First, this drink is hot. This should be obvious. However, to someone who just slammed a sweet cocktail, probably with more whiskey than is called for (there’s always one, and at bourbon club there’s usually more than one) this will not be so obvious.
The second reason to wait is that this is basically tea. In fact, I often throw a bag of earl grey tea into my hot toddy with some lemon and honey. I usually make them when I have a cold. If you don’t wait for the water to infuse with the ingredients you will end up with something that just doesn’t taste all that great.
Everyone liked this, but everyone made changes to the recipe. Most people put more bourbon into it because they couldn’t taste it.
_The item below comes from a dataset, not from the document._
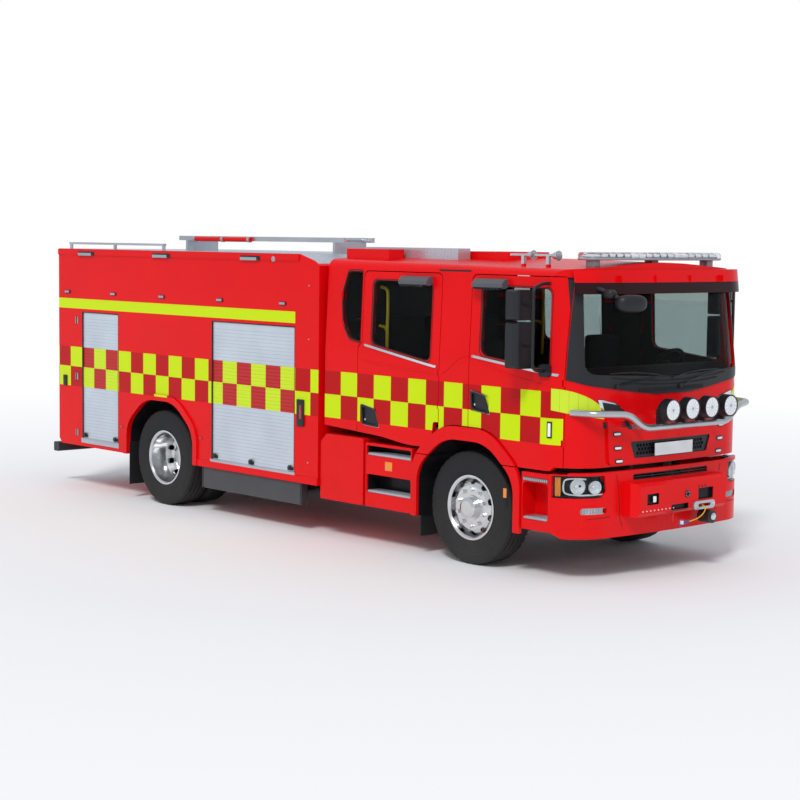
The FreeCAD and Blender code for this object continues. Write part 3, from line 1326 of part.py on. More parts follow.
BAR_R = 30.0
BAR_Z = 1345.0
BAR_END_Z = 1482.0
BAR_Y = CAB_FRONT_Y - 180.0
BAR_HALF = 570.0
SPOT_R = 98.0
SPOT_Z = 1505.0
SPOT_PLACES = (-401.0, -134.0, 134.0, 401.0)


def lamp_bar():
    """Bent tube across the front that carries the spot lamps, on feet from the hatch."""
    bend_share = 0.3
    foot_x = 520.0
    foot_half = 18.0
    half_route = [(-CAB_HALF + 95.0, CAB_FRONT_Y + 180.0, BAR_END_Z), (-CAB_HALF + 155.0, CAB_FRONT_Y - 35.0, BAR_END_Z),
                  (-BAR_HALF - 190.0, BAR_Y + 25.0, BAR_END_Z - 8.0), (-BAR_HALF, BAR_Y, BAR_Z)]
    route = half_route + [(-x, y, z) for x, y, z in reversed(half_route)]
    tube = tube_along(route, BAR_R, bend_share)
    feet = box(-foot_x - foot_half, -foot_x + foot_half, BAR_Y, CAB_FRONT_Y, BAR_Z - foot_half, BAR_Z + foot_half)
    skin = Part.Face(cab_plan(-HATCH_OUT - SEAT_GAP, 0, 0)).extrude(V(0, 0, HATCH_Z[1] + MOVE_GAP))
    solid = fuse([tube] + both_sides(feet)).cut(skin)
    return solid.cut(cab_form(-SEAT_GAP, CAB_BOTTOM_Z))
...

It’s very possible they couldn’t taste it because this was their third cocktail. It’s also possible the ratio was a little off.
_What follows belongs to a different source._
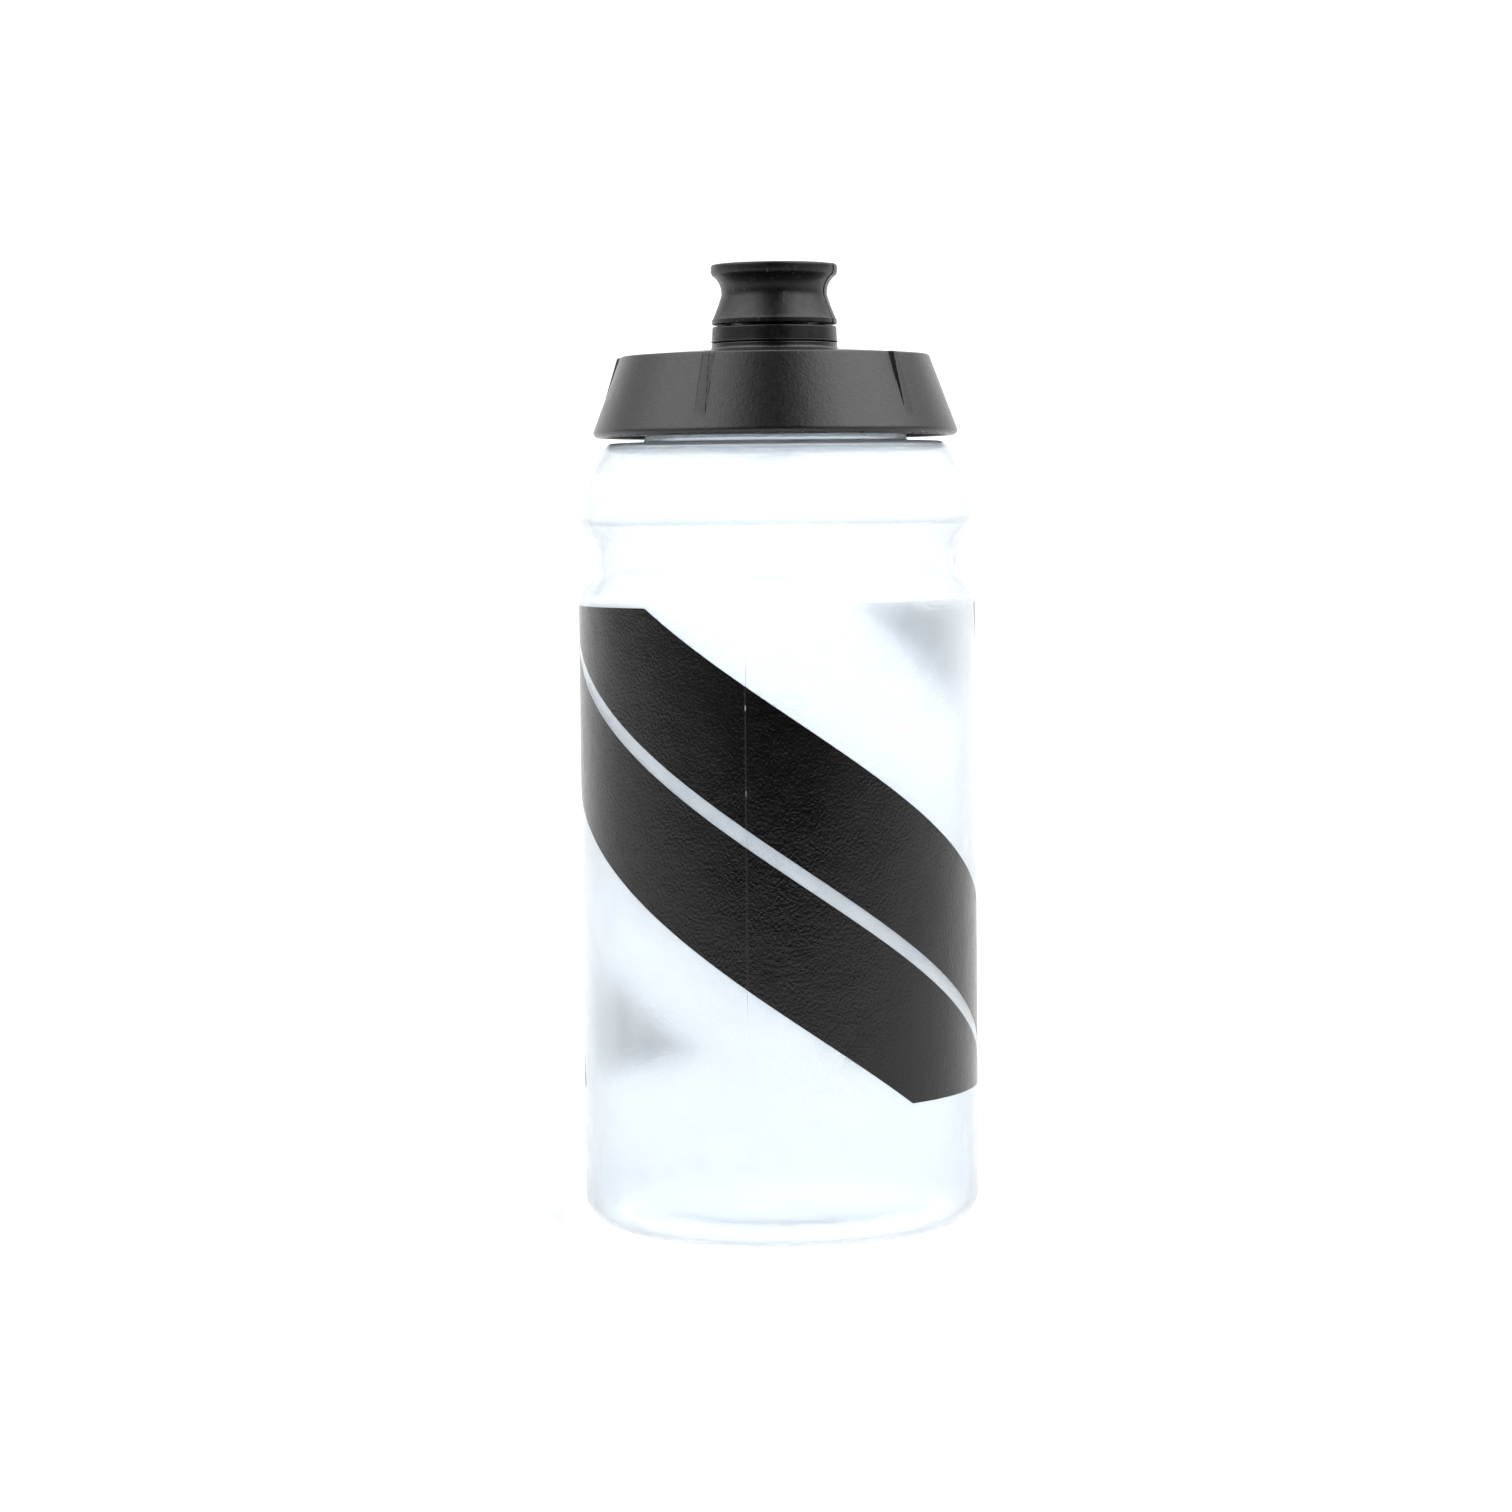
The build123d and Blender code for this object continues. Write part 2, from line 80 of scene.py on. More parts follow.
# Bottle
SKIN_R = BARREL_R - SKIN_INSET
WALL = 1.0
PUNT_R = 24.6  # the raised middle of the foot
PUNT_Z = 2.4
PUNT_TOP_Z = 4.4
PUNT_ROUND_R = 152.0
FOOT_IN_R = 27.2
FOOT_ROUND_R = 5.15
GROOVE_Z = 116.2  # the groove that the cage's tab catches, from edge to edge
GROOVE_FLOOR_Z = 120.4
GROOVE_FLOOR_TOP_Z = 125.4
GROOVE_TOP_Z = 129.6
GROOVE_R = 33.3
GROOVE_ROUND_R = 2.7
UPPER_R = SKIN_R - 0.3  # the short barrel above the groove
SHOULDER_Z = 138.9
SHOULDER_ROUND_R = 14.5
SHOULDER_RIM_R = 31.7
SHOULDER_TOP_R = 30.6
SHOULDER_TOP_Z = MOUTH_Z - 12.8
SHOULDER_FALL = 0.15  # the shoulder's flat top falls this much to its rim
MOUTH_R = 22.4

# Moulding lines
BOTTLE_PARTING = math.radians(-9)
PARTING_WIDTH = 0.16
PARTING_HEIGHT = 0.06
NOZZLE_PARTING = math.radians(69)
NOZZLE_GROOVE_WIDTH = 0.34
NOZZLE_GROOVE_DEPTH = 0.3
GROOVE_INNER_R = 8.7
NOZZLE_STEP = 0.035  # between the two halves of the grip's mould

# The print: a pair of stripes that fall from left to right across the front and across
# the back, and so fold at both sides; two corner flashes on the back. All are cut level
# at the print's top and foot.
PRINT_Z = 25.3
PRINT_TOP_Z = 114.6
STRIPE_FALL = 0.69  # for each millimetre round the barrel
STRIPE_GAP = 3.2
STRIPE_SPAN = 54.0  # height of the pair with its gap
STRIPE_SAG = 7.5  # how much lower the pair runs at the middle of the back
FLASH_START = 15.5  # distances from the middle of the back, measured round the barrel
FLASH_END = 64.0
FLASH_CUT = 1.6  # how steep a flash's shorter edge is
FLASH_TIP = 0.6  # a flash stops this far short of its corners

# Lid
LID_EDGE = 1.05  # height of the rounded edge under the cone
LID_TOP_Z = BOSS_Z - 2.4
LID_TOP_R = LID_R - 5.18
SKIRT_WALL = 1.9
DECK_SLOPE_R = 27.2  # the deck starts to rise here
DECK_RISE = 1.05
BOSS_R = 11.6
HOLE_R = 9.5
SEAT_STEP_R = 20.6
SEAT_R = 21.4
SEAT_Z = BOSS_Z - 3.95  # the face that the gasket sits against
DECK_UNDER_Z = BOSS_Z - 3.05
RIB_COUNT = 5
RIB_AZIMUTH = math.radians(-24.3)
RIB_HEIGHT = 0.88  # along the radius; the crest runs out into the cone below
RIB_FADE_Z = LID_TOP_Z - 11.35
RIB_HALF_BASE = 1.15
RIB_SPLAY = 0.72  # how much wider a rib's foot gets for each millimetre of its height
RIB_SOFTNESS = 0.07

# One-start right-hand thread
LEAD = 5.0
THREAD_HEIGHT = 1.05
THREAD_SINK = 0.3
THREAD_FOOT = 1.14  # half the width of the ridge where it leaves its wall
THREAD_CREST = 0.5
NECK_R = 24.2
LID_WALL_R = 25.6


# ---------------------------------------------------------------- outlines


def turned(point, centre, angle):
    """point turned round centre."""
    dr, dz = point[0] - centre[0], point[1] - centre[1]
    c, s = math.cos(angle), math.sin(angle)
    return (centre[0] + c * dr - s * dz, centre[1] + s * dr + c * dz)


def arc(centre, radius, start, end, step):
    """Points of an arc in the (r, z) plane, from the angle start to the angle end."""
    count = max(2, math.ceil(abs(end - start) / step))
    return [
        turned((centre[0] + radius, centre[1]), centre, start + (end - start) * i / count)
        for i in range(count + 1)
    ]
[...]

For several people, this was their first ever hot alcoholic beverage. The idea of it may be a little off-putting for some, but even the ones who were unsure at first, after making adjustments to the recipe, really enjoyed it. They even told me they went home and made this recipe for guests at their homes.
American-style Irish coffee
1.5 oz whiskey
6 oz strong, black coffee
tablespoon brown sugar
whipped cream on top
Make your coffee strong, but use flavored coffee. Even the hipsters in your club won’t be admiring the roast of the bean when the coffee is used in a cocktail. I used Trader Joe’s coffee a cocoa because it comes with chocolate already mixed in.
The cream is important! Not everybody is going to go above and beyond like this, but my wife makes home-made whipped cream and that’s what we put on top of our cocktails. It’s not particularly complex to make whipped cream, and if you have a mixer it’s relatively easy. There is no matching it with store-bought whipped cream and it’s worth every ounce of effort that goes into it.
Every once in a while someone asks for coffee at the end of bourbon club, and coffee after dessert is a common enough thing to have in a restaurant. This was the effect we got with this cocktail. The home made whipped cream evened out the very dark coffee I made, and it was a welcome treat.
Irish coffee is wonderful, and it’s my favorite hot adult beverage. Being an American whiskey club, we opted for Bulleit whiskey in lieu of the traditional Jameson you’ll likely get in a restaurant or bar. I think it’s an improvement in just about every way. American-styled Irish coffee was a huge hit!
Grilling (for the foodies)
This month we grilled chicken breast marinated 2 days in a teriyaki garlic sauce my wife made and some portobello mushrooms soaked separately in the same sauce.